▽

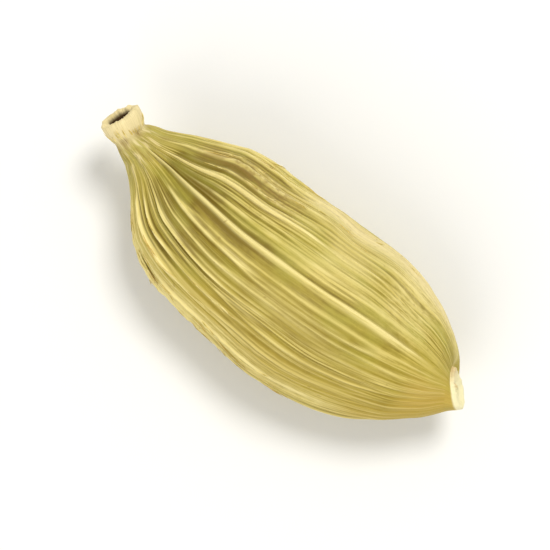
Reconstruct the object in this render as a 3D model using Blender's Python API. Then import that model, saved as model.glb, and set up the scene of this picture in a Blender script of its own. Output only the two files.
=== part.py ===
"""Dried green cardamom pod, lying on its side: stalk end at -X, tip at +X, +Z up, metres.

The pod is one closed skin. Rings of points stand square to a bowed centre line, from the floor of
the hollow stalk, over its rim, along the ribbed body and into the scar at the tip.
"""

import math
import random

import bmesh
import bpy
from mathutils import Vector

# Stations along the pod, from the cut end of the stalk to the foot of the tip scar:
# distance along X, sideways place of the centre along Y, lift of the centre along Z, radius
STATIONS = (
    (-0.00030, -0.00005, 0.00108, 0.00100),
    (0.00065, -0.00042, 0.00070, 0.00094),
    (0.00160, -0.00050, 0.00042, 0.00125),
    (0.00300, -0.00064, 0.00016, 0.00224),
    (0.00500, -0.00098, 0.00002, 0.00356),
    (0.00800, -0.00134, 0.00000, 0.00404),
    (0.01200, -0.00132, 0.00000, 0.00436),
    (0.01500, -0.00106, 0.00000, 0.00416),
    (0.01800, -0.00062, 0.00004, 0.00314),
    (0.01930, -0.00040, 0.00012, 0.00230),
    (0.02000, -0.00022, 0.00023, 0.00170),
    (0.02034, -0.00008, 0.00034, 0.00128),
)

# Cross section: a circle pulled out to three blunt corners, one of them on top, and pressed a little.
# The corners come up along the body's start and fade along its end.
CORNER_SHARE = 0.080
HEIGHT_SHARE = 0.93
BODY_START = 0.0020
BODY_FULL = 0.0070
BODY_FADE = 0.0165
BODY_END = 0.0205

# Ribs that run from the neck to the tip, sharpest on the shoulder beside the neck; low ones start
# later. Each has a column of points on its crest and one on either side, so many rib steps away.
RIB_COUNT = 34
COLUMNS_PER_RIB = 3
RIB_SIDE = 0.27
RIB_HEIGHT = 0.00022
RIB_WIDTH = 0.15
RIB_START = 0.0016
RIB_DELAY = 0.0016
RIB_RISE = 0.0020
RIB_EASE = 0.0080
RIB_EASED = 0.0135
RIB_EASED_SHARE = 0.30
RIB_FADE = 0.0165
RIB_END = 0.0198

# Ribs of the upper side in turn, from the +Y side over the top ridge to the -Y side:
# how far each stands from its even place, in rib steps, and its share of the rib height
UPPER_RIBS = (
    (0.10, 0.40),
    (-0.20, 0.95),
    (0.26, 0.35),
    (0.36, 1.10),
    (0.10, 0.25),
    (-0.10, 0.30),
    (0.00, 1.50),
    (0.40, 0.50),
    (0.28, 0.25),
    (0.20, 1.10),
    (-0.19, 0.40),
    (-0.20, 0.80),
    (0.30, 1.00),
    (0.20, 0.40),
    (0.00, 1.00),
)
RIDGE_PLACE = 6

# The other ribs are drawn at random
RIB_SEED = 7
RIB_JITTER = 0.22
RIB_LEAST_SHARE = 0.28

# The ribs turn about the centre line towards the neck, where those of the upper +Y side also draw
# together to the top ridge: place along X, spread, angle
RIDGE_ANGLE = math.radians(81.0)
NECK_TURN = (0.0030, 0.0060, math.radians(3.4))
NECK_FAN = (0.0025, 0.0036, math.radians(14.0))

# Soft dents and swellings of the dried wall: share of the height, waves over the length,
# waves round the pod, phase
LUMP_HEIGHT = 0.00005
LUMP_LENGTH = 0.0052
LUMP_WAVES = (
    (1.0, 1.0, 2.0, 0.0),
    (0.6, 0.61, -3.0, 1.3),
)

# Pinch and bulge of the +Y edge: place along X, angle round the pod, their spreads, height
EDGE_LUMPS = (
    (0.0123, math.radians(12.0), 0.0011, math.radians(22.0), -0.00018),
    (0.0152, math.radians(8.0), 0.0017, math.radians(26.0), 0.00014),
)

# Hollow cut end of the stalk, from its floor over the rim: depth below the cut, radius
STALK_PROFILE = (
    (0.00090, 0.00044),
    (0.00050, 0.00057),
    (0.00000, 0.00069),
    (-0.00008, 0.00084),
)

# Pale scar at the tip, a low ring with a dimple, turned further to +Y than the tip itself and set
# towards -Y on its end, from the body outwards: height, radius, share of the turn and the shift
SCAR_TURN = math.radians(26.0)
SCAR_SHIFT = -0.00030
SCAR_PROFILE = (
    (0.00006, 0.00117, 0.45),
    (0.00015, 0.00103, 1.00),
    (0.00028, 0.00105, 1.00),
    (0.00039, 0.00095, 1.00),
    (0.00036, 0.00082, 1.00),
    (0.00021, 0.00056, 1.00),
)

# Both ends are a little out of round: share of the radius, waves round the ring, phase
END_WAVES = (
    (0.030, 3.0, 0.8),
    (0.020, 5.0, 2.1),
)

# The pod rests on a small flat spot, pressed this far into its belly
SPOT_DEPTH = 0.00016
SPOT_RIB_SHARE = 0.30
SPOT_HALF_ANGLE = math.radians(30.0)

BODY_ROWS = 37
SKIN_COLOR = (0.48, 0.40, 0.10, 1.0)
SKIN_ROUGHNESS = 0.55
SHARP_EDGE = math.radians(70.0)

X, Y, Z, RADIUS = range(4)
UP = Vector((0.0, 0.0, 1.0))
COLUMNS = RIB_COUNT * COLUMNS_PER_RIB


def clear_scene():
    for old in list(bpy.data.objects):
        bpy.data.objects.remove(old, do_unlink=True)


def ease(start, end, value):
    """0 before start, 1 after end, and smooth between them."""
    share = min(max((value - start) / (end - start), 0.0), 1.0)
    return share * share * (3.0 - 2.0 * share)


def slope(index, column):
    """Slope of one column of the stations at a station, from its neighbours."""
    before = STATIONS[max(index - 1, 0)]
    after = STATIONS[min(index + 1, len(STATIONS) - 1)]
    return (after[column] - before[column]) / (after[X] - before[X])


def read_station(x, column):
    """Smooth curve through one column of the stations, and its slope."""
    index = 0
    while index < len(STATIONS) - 2 and x > STATIONS[index + 1][X]:
        index += 1
    low, high = STATIONS[index], STATIONS[index + 1]
    span = high[X] - low[X]
    t = (x - low[X]) / span
    m0 = slope(index, column) * span
    m1 = slope(index + 1, column) * span
    a = 2.0 * low[column] - 2.0 * high[column] + m0 + m1
    b = 3.0 * high[column] - 3.0 * low[column] - 2.0 * m0 - m1
    value = ((a * t + b) * t + m0) * t + low[column]
    return value, ((3.0 * a * t + 2.0 * b) * t + m0) / span


def frame_at(x):
    """Centre of the pod at x, with the directions along it, towards +Y and up."""
    y, y_slope = read_station(x, Y)
    z, z_slope = read_station(x, Z)
    along = Vector((1.0, y_slope, z_slope)).normalized()
    side = UP.cross(along).normalized()
    return Vector((x, y, z)), along, side, along.cross(side)


def make_ribs():
    """Shift of each rib from its even place and its height, from the top ridge round the pod."""
    draw = random.Random(RIB_SEED)
    ribs = []
    for step in range(RIB_COUNT):
        shift = draw.uniform(-RIB_JITTER, RIB_JITTER)
        share = RIB_LEAST_SHARE ** draw.random()
        place = (step + RIDGE_PLACE) % RIB_COUNT
        if place < len(UPPER_RIBS):
            shift, share = UPPER_RIBS[place]
        ribs.append((shift, RIB_HEIGHT * share))
    return ribs


def rib_angle(step, x):
    """Angle round the pod of a place counted in rib steps from the top ridge."""
    even = 2.0 * math.pi * step / RIB_COUNT
    place, spread, turn = NECK_TURN
    turn *= math.exp(-((x - place) / spread) ** 2)
    place, spread, fan = NECK_FAN
    fan *= math.exp(-((x - place) / spread) ** 2)
    fan *= 2.0 * max(-math.sin(even), 0.0) * max(math.cos(even), 0.0)
    return RIDGE_ANGLE + even + turn + fan


def length_share(height, x):
    """How much of a rib's height stands at x; strong ribs keep more of it along the tip half."""
    strength = height / RIB_HEIGHT
    start = RIB_START + RIB_DELAY * (1.0 - strength)
    eased = RIB_EASED_SHARE * max(strength, 1.0) ** 2
    share = ease(start, start + RIB_RISE, x) * (1.0 - ease(RIB_FADE, RIB_END, x))
    return share * (1.0 - (1.0 - eased) * ease(RIB_EASE, RIB_EASED, x))


def relief(offset, height, angle, x):
    """Height of the skin near a rib whose crest is offset rib steps away."""
    crest = height * math.exp(-((offset / RIB_WIDTH) ** 2))
    from_belly = math.remainder(angle - 1.5 * math.pi, 2.0 * math.pi)
    belly = math.exp(-((from_belly / SPOT_HALF_ANGLE) ** 2))
    return crest * length_share(height, x) * (1.0 - (1.0 - SPOT_RIB_SHARE) * belly)


def body_share(x):
    """0 at the neck and at the tip, 1 along the body."""
    return ease(BODY_START, BODY_FULL, x) * (1.0 - ease(BODY_FADE, BODY_END, x))


def lumps(angle, x):
    """Swelling and sinking of the wall between neck and tip."""
    turn = 2.0 * math.pi * x / LUMP_LENGTH
    wave = 0.0
    for share, along, around, phase in LUMP_WAVES:
        wave += share * math.sin(along * turn + around * angle + phase)
    height = LUMP_HEIGHT * wave * body_share(x)
    for place, middle, length, spread, edge_height in EDGE_LUMPS:
        off = math.remainder(angle - middle, 2.0 * math.pi)
        height += edge_height * math.exp(-((x - place) / length) ** 2 - (off / spread) ** 2)
    return height


def body_ring(x, ribs):
    """Ring of skin points round the centre line at x."""
    centre, _, side, up = frame_at(x)
    radius, _ = read_station(x, RADIUS)
    corner = CORNER_SHARE * body_share(x)
    points = []
    for column in range(COLUMNS):
        rib, part = divmod(column + 1, COLUMNS_PER_RIB)
        offset = (part - 1) * RIB_SIDE
        shift, height = ribs[rib % RIB_COUNT]
        angle = rib_angle(rib + shift + offset, x)
        pull = 1.0 + corner * math.cos(3.0 * (angle - 0.5 * math.pi))
        reach = radius * pull + relief(offset, height, angle, x) + lumps(angle, x)
        points.append(centre + side * reach * math.cos(angle) + up * reach * HEIGHT_SHARE * math.sin(angle))
    return points


def end_ring(x, out, radius, turn=0.0, shift=0.0):
    """Nearly round ring at x, shifted and turned towards +Y, then moved out the way it faces."""
    centre, along, side, up = frame_at(x)
    facing = along * math.cos(turn) + side * math.sin(turn)
    centre = centre + side * shift + facing * out
    side = up.cross(facing)
    points = []
    for column in range(COLUMNS):
        angle = rib_angle((column - 1) / COLUMNS_PER_RIB, x)
        wave = sum(share * math.sin(around * angle + phase) for share, around, phase in END_WAVES)
        reach = radius * (1.0 + wave)
        points.append(centre + side * reach * math.cos(angle) + up * reach * HEIGHT_SHARE * math.sin(angle))
    return points


def stalk_rings():
    first = STATIONS[0][X]
    return [end_ring(first, depth, radius) for depth, radius in STALK_PROFILE]


def scar_rings():
    last = STATIONS[-1][X]
    rings = []
    for height, radius, share in SCAR_PROFILE:
        rings.append(end_ring(last, height, radius, SCAR_TURN * share, SCAR_SHIFT * share))
    return rings


def row_places():
    """X of each body ring: closer together towards the two ends."""
    first, last = STATIONS[0][X], STATIONS[-1][X]
    middle, half = 0.5 * (first + last), 0.5 * (last - first)
    places = []
    for row in range(BODY_ROWS):
        even = 2.0 * row / (BODY_ROWS - 1) - 1.0
        crowded = math.sin(0.5 * math.pi * even)
        places.append(middle + 0.5 * half * (even + crowded))
    return places


def seat(rings):
    """Press the flat spot, then put the origin at the bottom centre of the box round the pod."""
    points = [point for ring in rings for point in ring]
    floor = min(point.z for point in points) + SPOT_DEPTH
    for point in points:
        point.z = max(point.z, floor)
    low_x, high_x = min(p.x for p in points), max(p.x for p in points)
    low_y, high_y = min(p.y for p in points), max(p.y for p in points)
    origin = Vector((0.5 * (low_x + high_x), 0.5 * (low_y + high_y), floor))
    for point in points:
        point -= origin


def close_end(mesh, ring):
    """Fan of faces from one middle point to a ring."""
    middle = mesh.verts.new(sum((vert.co for vert in ring), Vector()) / len(ring))
    for index, vert in enumerate(ring):
        mesh.faces.new((middle, vert, ring[(index + 1) % len(ring)]))


def skin_mesh(rings):
    """Closed mesh over all the rings."""
    mesh = bmesh.new()
    rows = [[mesh.verts.new(point) for point in ring] for ring in rings]
    for row, after in zip(rows, rows[1:]):
        for index in range(COLUMNS):
            beside = (index + 1) % COLUMNS
            mesh.faces.new((row[index], row[beside], after[beside], after[index]))
    close_end(mesh, rows[0])
    close_end(mesh, rows[-1])
    bmesh.ops.recalc_face_normals(mesh, faces=mesh.faces)
    data = bpy.data.meshes.new("cardamom_pod")
    mesh.to_mesh(data)
    mesh.free()
    data.shade_smooth()
    data.set_sharp_from_angle(angle=SHARP_EDGE)
    return data


def skin_material():
    material = bpy.data.materials.new("pod_skin")
    material.use_nodes = True
    shader = material.node_tree.nodes["Principled BSDF"]
    shader.inputs["Base Color"].default_value = SKIN_COLOR
    shader.inputs["Roughness"].default_value = SKIN_ROUGHNESS
    shader.inputs["Metallic"].default_value = 0.0
    return material


def build_pod():
    ribs = make_ribs()
    rings = stalk_rings()
    rings += [body_ring(x, ribs) for x in row_places()]
    rings += scar_rings()
    seat(rings)
    data = skin_mesh(rings)
    data.materials.append(skin_material())
    pod = bpy.data.objects.new("cardamom_pod", data)
    bpy.context.scene.collection.objects.link(pod)
    return pod


clear_scene()
build_pod()
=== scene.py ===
"""Looks of a dried green cardamom pod, lying on its side: stalk end at -X, tip at +X, +Z up.

One fine skin stands for the pod. It follows the same centre line, section and ribs as the solid,
on a finer grid, and adds what is too fine for it: veins between the ribs, wrinkles, frayed crests,
the fibrous stalk rim and the lip of the scar. Slivers of dry husk lie on it.
Lengths are in millimetres until the skin is brought into the solid's box, in metres.
"""

import math
import random

import bmesh
import bpy
import numpy as np
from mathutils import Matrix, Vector


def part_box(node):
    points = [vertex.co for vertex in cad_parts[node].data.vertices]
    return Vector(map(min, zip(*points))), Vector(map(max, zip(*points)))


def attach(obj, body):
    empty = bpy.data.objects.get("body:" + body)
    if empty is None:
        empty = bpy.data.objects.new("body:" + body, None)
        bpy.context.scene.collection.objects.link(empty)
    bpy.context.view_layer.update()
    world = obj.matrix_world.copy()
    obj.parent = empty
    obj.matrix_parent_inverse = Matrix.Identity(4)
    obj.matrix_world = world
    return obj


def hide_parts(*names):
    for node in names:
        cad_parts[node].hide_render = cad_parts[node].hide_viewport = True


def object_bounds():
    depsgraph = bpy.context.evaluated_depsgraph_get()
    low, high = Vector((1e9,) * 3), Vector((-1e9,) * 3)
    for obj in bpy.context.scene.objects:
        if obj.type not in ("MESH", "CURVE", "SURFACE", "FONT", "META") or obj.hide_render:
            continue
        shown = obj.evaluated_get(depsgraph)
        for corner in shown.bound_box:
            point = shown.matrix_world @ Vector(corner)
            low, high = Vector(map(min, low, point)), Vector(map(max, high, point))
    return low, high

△

**Challenge**
Retype only what lies between the line bearing "data.materials.append(skin_material())" and the line bearing "at +X, +Z up.", keeping both of those lines.

**Correct result**
    data.materials.append(skin_material())
    pod = bpy.data.objects.new("cardamom_pod", data)
    bpy.context.scene.collection.objects.link(pod)
    return pod


clear_scene()
build_pod()
=== scene.py ===
"""Looks of a dried green cardamom pod, lying on its side: stalk end at -X, tip at +X, +Z up.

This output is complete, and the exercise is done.